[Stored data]
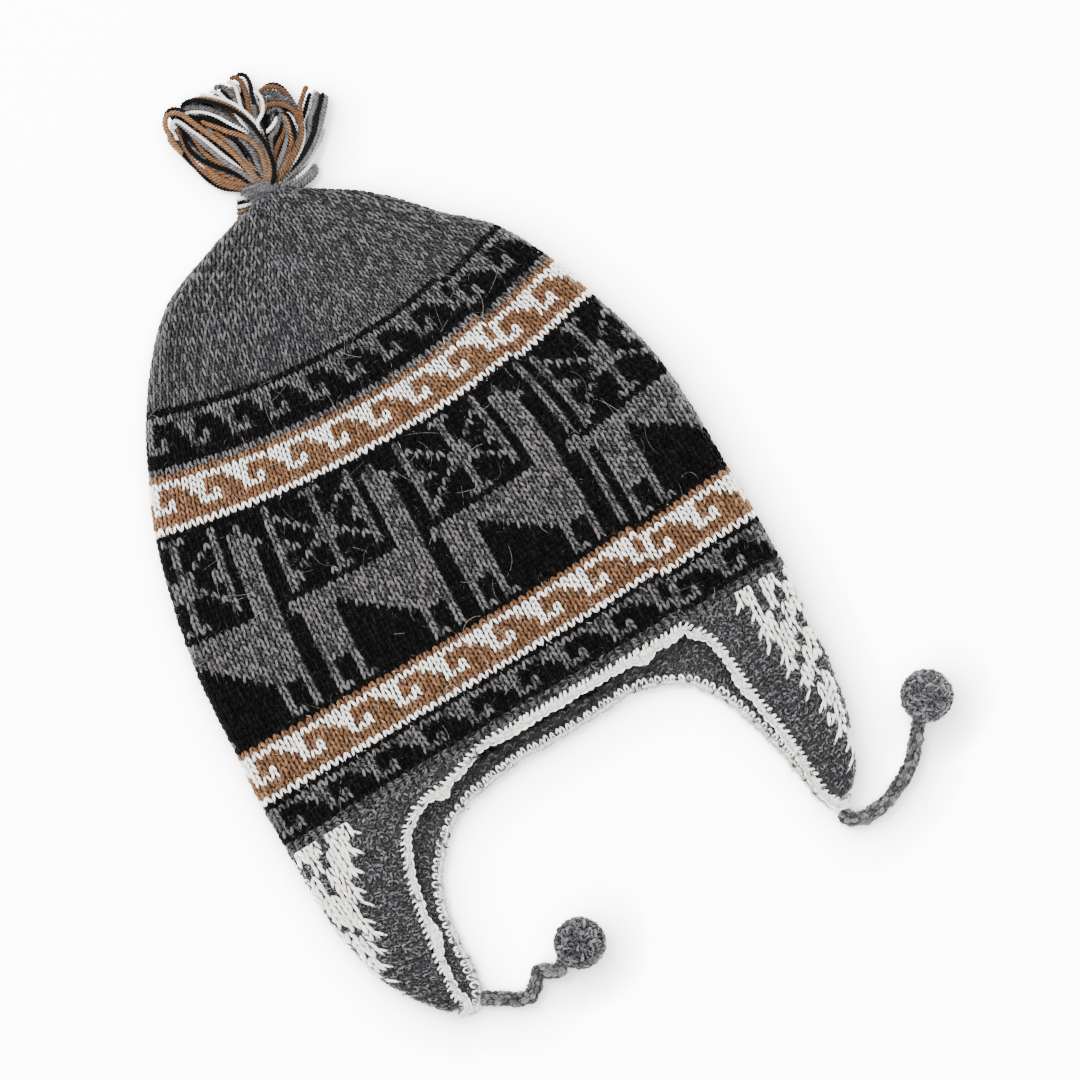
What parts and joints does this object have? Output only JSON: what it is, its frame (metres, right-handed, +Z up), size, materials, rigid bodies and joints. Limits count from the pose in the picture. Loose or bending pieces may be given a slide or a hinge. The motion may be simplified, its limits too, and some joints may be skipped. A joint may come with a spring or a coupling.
{
  "type": "chullo hat",
  "caption": "Knitted wool hat with folded ear flaps, crocheted border, ties with pompoms and a loop tassel, lying flat, hollow and open at its rim.",
  "frame": {"origin": "middle of the underside's bounding box, on the surface the hat lies on, measured without the ties and pompoms", "axes": "+Z up from the surface, +Y from the rim to the tassel, +X to the right seen from above"},
  "size_m": [0.2791, 0.406, 0.027],
  "materials": {
    "crown_knit": "stranded knit, heather grey, black, camel and off-white wool",
    "flap_knit": "dark heather grey moss stitch with off-white zigzag",
    "edging_yarn": "off-white crocheted wool",
    "binding_yarn": "heather grey wound wool",
    "tassel_yarn": "loops of black, camel, off-white and grey plied yarn",
    "tail_yarn": "short ends of plied yarn",
    "tie_yarn": "dark heather grey crocheted wool"
  },
  "bodies": {
    "root": {"crown": "crown_knit", "flap_left": "flap_knit", "flap_right": "flap_knit", "edging": "edging_yarn", "tassel_binding": "binding_yarn", "tassel": "tassel_yarn", "tassel_tail": "tail_yarn", "tie_left": "tie_yarn", "tie_right": "tie_yarn", "pompom_left": "tie_yarn", "pompom_right": "tie_yarn"}
  },
  "joints": []
}
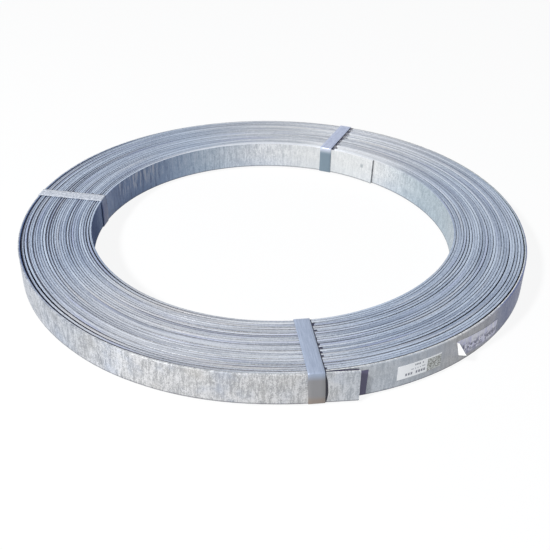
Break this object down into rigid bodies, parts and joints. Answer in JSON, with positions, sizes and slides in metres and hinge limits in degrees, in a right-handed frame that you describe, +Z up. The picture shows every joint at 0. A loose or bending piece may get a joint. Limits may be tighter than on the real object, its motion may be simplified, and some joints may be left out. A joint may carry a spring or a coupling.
{
  "type": "galvanised steel strip coil",
  "caption": "Flat ring coil of galvanised steel strip lying on its side face, open bore, held by radial steel straps with crimped seals, two stickers on the outer wall.",
  "frame": {"origin": "middle of the underside, on the floor that the seals stand on", "axes": "+Z up along the ring's axis, -Y towards the free outer end and the stickers"},
  "size_m": [0.6878, 0.6896, 0.0453],
  "materials": {
    "galvanised_strip": "hot-dip galvanised, dull silver with faint spangle and rolling streaks",
    "steel_strapping": "cold-rolled strapping, smooth blue-grey",
    "strapping_seal": "pressed sheet steel, dull zinc",
    "label_paper": "white self-adhesive paper with grey print",
    "label_film": "pale lavender film sticker, one corner lifted"
  },
  "bodies": {
    "root": {"strip_coil": "galvanised_strip", "strap_front": "steel_strapping", "seal_front": "strapping_seal", "strap_left": "steel_strapping", "seal_left": "strapping_seal", "strap_back": "steel_strapping", "seal_back": "strapping_seal", "label_paper": "label_paper", "label_film": "label_film"}
  },
  "joints": []
}
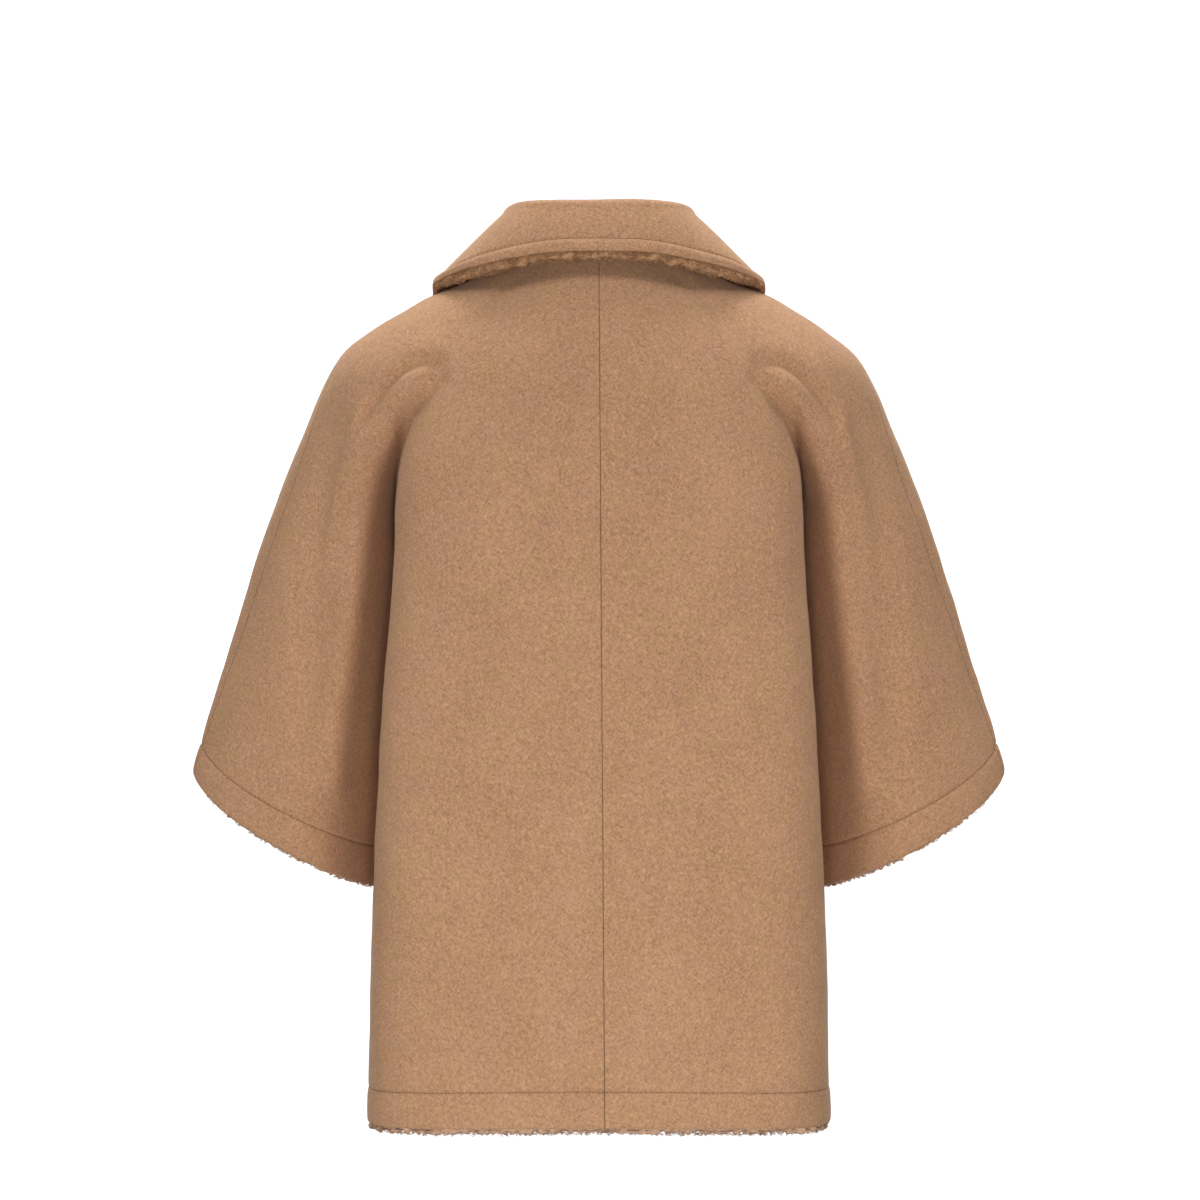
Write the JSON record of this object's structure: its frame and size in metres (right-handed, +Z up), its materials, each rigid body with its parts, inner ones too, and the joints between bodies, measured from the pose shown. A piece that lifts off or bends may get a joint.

- Stated exercise -
Provide all the records again, word for word.

- Response for this exercise -
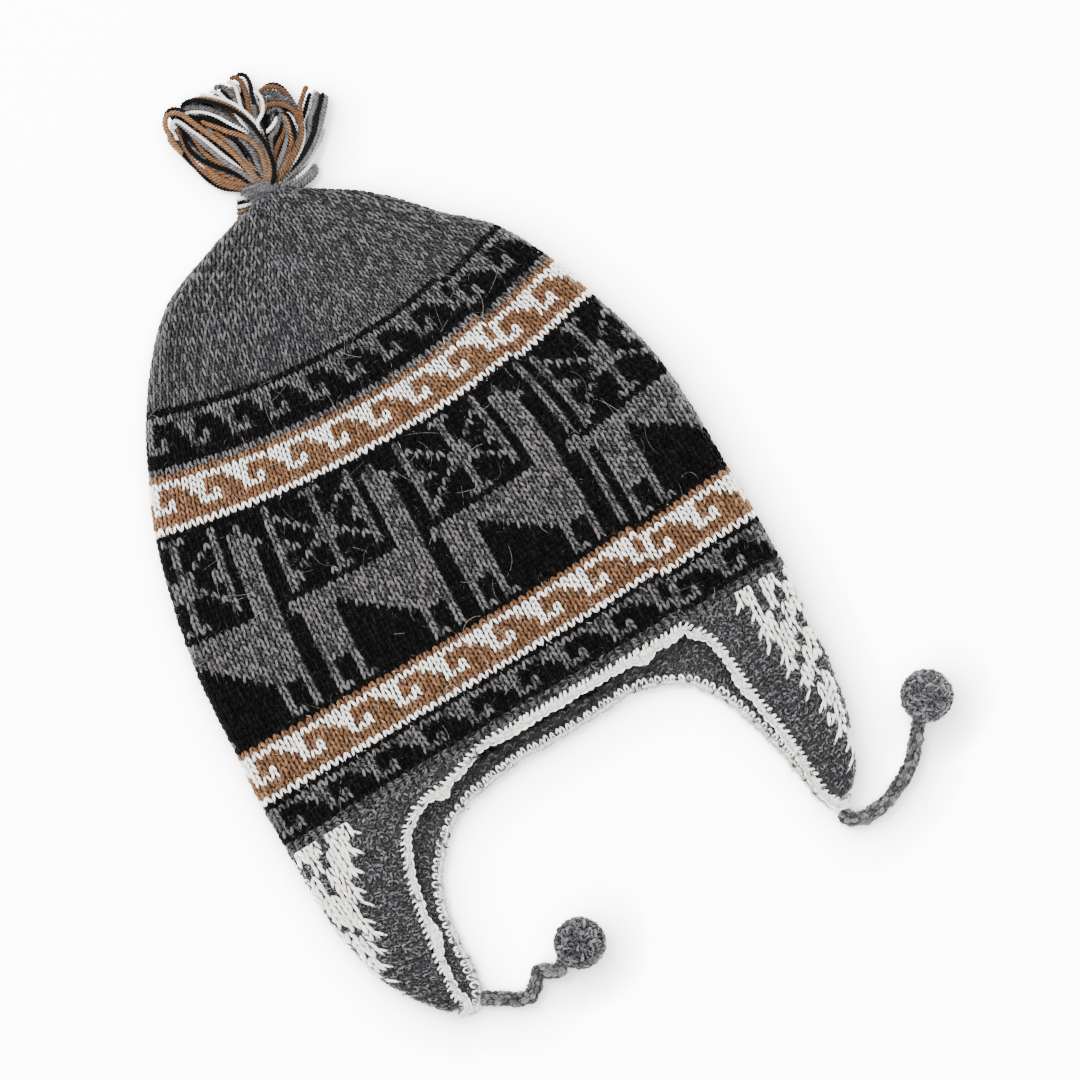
What parts and joints does this object have? Output only JSON: what it is, its frame (metres, right-handed, +Z up), size, materials, rigid bodies and joints. Limits count from the pose in the picture. Loose or bending pieces may be given a slide or a hinge. The motion may be simplified, its limits too, and some joints may be skipped. A joint may come with a spring or a coupling.
{
  "type": "chullo hat",
  "caption": "Knitted wool hat with folded ear flaps, crocheted border, ties with pompoms and a loop tassel, lying flat, hollow and open at its rim.",
  "frame": {"origin": "middle of the underside's bounding box, on the surface the hat lies on, measured without the ties and pompoms", "axes": "+Z up from the surface, +Y from the rim to the tassel, +X to the right seen from above"},
  "size_m": [0.2791, 0.406, 0.027],
  "materials": {
    "crown_knit": "stranded knit, heather grey, black, camel and off-white wool",
    "flap_knit": "dark heather grey moss stitch with off-white zigzag",
    "edging_yarn": "off-white crocheted wool",
    "binding_yarn": "heather grey wound wool",
    "tassel_yarn": "loops of black, camel, off-white and grey plied yarn",
    "tail_yarn": "short ends of plied yarn",
    "tie_yarn": "dark heather grey crocheted wool"
  },
  "bodies": {
    "root": {"crown": "crown_knit", "flap_left": "flap_knit", "flap_right": "flap_knit", "edging": "edging_yarn", "tassel_binding": "binding_yarn", "tassel": "tassel_yarn", "tassel_tail": "tail_yarn", "tie_left": "tie_yarn", "tie_right": "tie_yarn", "pompom_left": "tie_yarn", "pompom_right": "tie_yarn"}
  },
  "joints": []
}
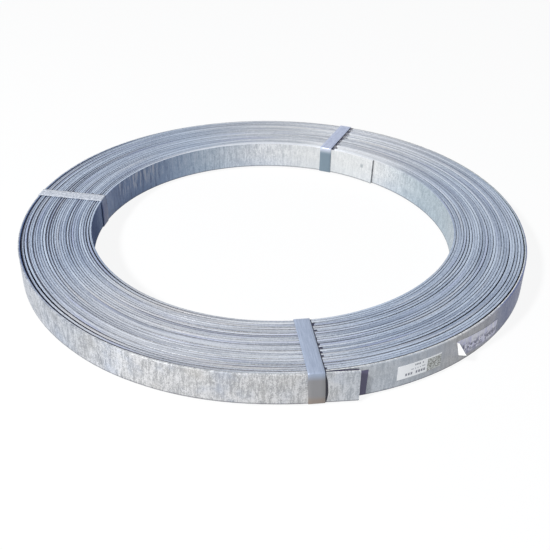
Break this object down into rigid bodies, parts and joints. Answer in JSON, with positions, sizes and slides in metres and hinge limits in degrees, in a right-handed frame that you describe, +Z up. The picture shows every joint at 0. A loose or bending piece may get a joint. Limits may be tighter than on the real object, its motion may be simplified, and some joints may be left out. A joint may carry a spring or a coupling.
{
  "type": "galvanised steel strip coil",
  "caption": "Flat ring coil of galvanised steel strip lying on its side face, open bore, held by radial steel straps with crimped seals, two stickers on the outer wall.",
  "frame": {"origin": "middle of the underside, on the floor that the seals stand on", "axes": "+Z up along the ring's axis, -Y towards the free outer end and the stickers"},
  "size_m": [0.6878, 0.6896, 0.0453],
  "materials": {
    "galvanised_strip": "hot-dip galvanised, dull silver with faint spangle and rolling streaks",
    "steel_strapping": "cold-rolled strapping, smooth blue-grey",
    "strapping_seal": "pressed sheet steel, dull zinc",
    "label_paper": "white self-adhesive paper with grey print",
    "label_film": "pale lavender film sticker, one corner lifted"
  },
  "bodies": {
    "root": {"strip_coil": "galvanised_strip", "strap_front": "steel_strapping", "seal_front": "strapping_seal", "strap_left": "steel_strapping", "seal_left": "strapping_seal", "strap_back": "steel_strapping", "seal_back": "strapping_seal", "label_paper": "label_paper", "label_film": "label_film"}
  },
  "joints": []
}
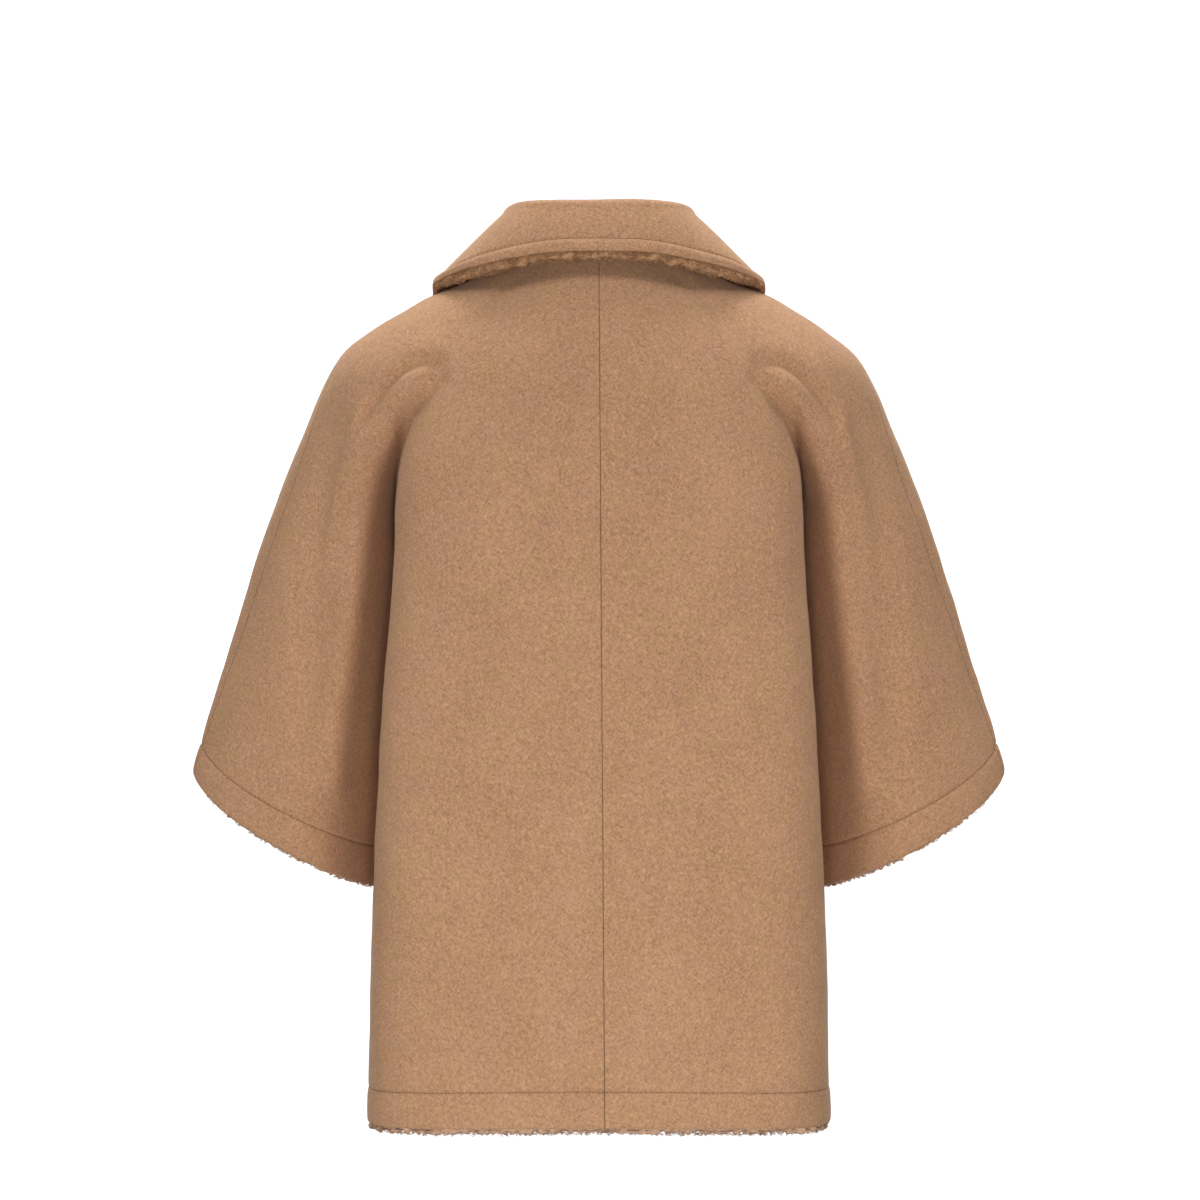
Write the JSON record of this object's structure: its frame and size in metres (right-handed, +Z up), its materials, each rigid body with its parts, inner ones too, and the joints between bodies, measured from the pose shown. A piece that lifts off or bends may get a joint.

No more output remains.